东曲矿8号煤CO_(2)和CH_(4)竞争吸附特性分子模拟研究

Molecular simulation study on competitive adsorption characteristics of CO_(2) and CH_(4) for 8^(#) coal in Dongqu Mine

深入了解煤层中CO_(2)和CH_(4)竞争吸附的微观机制是实现CO_(2)驱替甲烷开采(CO_(2)-ECBM)的关键,基于东曲矿8号煤的大分子结构模型开展了CO_(2)和CH_(4)的单组分与双组分竞争吸附研究。结果表明:单组分吸附中CO_(2)的吸附量显著大于CH_(4)的吸附量,双组分竞争吸附中的总吸附量随着CO_(2)的摩尔分数的增大而增大;不同摩尔比条件下的双组分吸附中CO_(2)对CH_(4)的选择性吸附系数始终大于1,且CO_(2)摩尔分数越大,选择性吸附系数越小;相互作用能随着吸附量的增大而显著增大,CO_(2)吸附体系中较大的静电能促进了煤大分子对CO_(2)吸附,因此,不同摩尔比体系的相互作用能随着CO_(2)摩尔分数的增加而显著增加;单组分吸附中CO_(2)的吸附势大于CH_(4)的吸附势,双组分竞争吸附中CO_(2)的吸附势随着CO_(2)摩尔比的增加而增加,而CH_(4)的吸附势随着CO_(2)摩尔比的增加而降低,该结果与吸附选择性分析的结果一致。

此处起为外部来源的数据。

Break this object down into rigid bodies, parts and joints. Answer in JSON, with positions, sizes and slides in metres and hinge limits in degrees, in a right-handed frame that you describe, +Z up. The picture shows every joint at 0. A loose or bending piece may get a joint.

A deep understanding of the micro mechanism of competitive adsorption of CO_(2) and CH_(4) in coal seams is crucial for achieving CO_(2) displacing methane extraction(CO_(2)-ECBM).Based on the macromolecular structure model of Dongqu Mine No.8 coal,a study was conducted on the competitive adsorption of single and dual components of CO_(2) and CH_(4).The results indicate that the adsorption capacity of CO_(2) in single component adsorption is significantly greater than that of CH_(4),and the total adsorption capacity in dual component competitive adsorption increases with the increase of CO_(2) mole fraction;the selective adsorption coefficient of CO_(2) for CH_(4) in dual component adsorption under different molar ratios is always greater than 1,and the larger the molar fraction of CO_(2),the smaller the selective adsorption coefficient;the interaction energy significantly increases with the increase of adsorption capacity.The larger electrostatic energy in the CO_(2) adsorption system promotes the adsorption of CO_(2) by coal macromolecules.Therefore,the interaction energy of different molar ratio systems increases significantly with the increase of CO_(2) mole fraction;the adsorption potential of CO_(2) in single component adsorption is greater than that of CH_(4),while the adsorption potential of CO_(2) in dual component competitive adsorption increases with the increase of CO_(2) molar ratio,while the adsorption potential of CH_(4) decreases with the increase of CO_(2) molar ratio.This result is consistent with the results of adsorption selectivity analysis.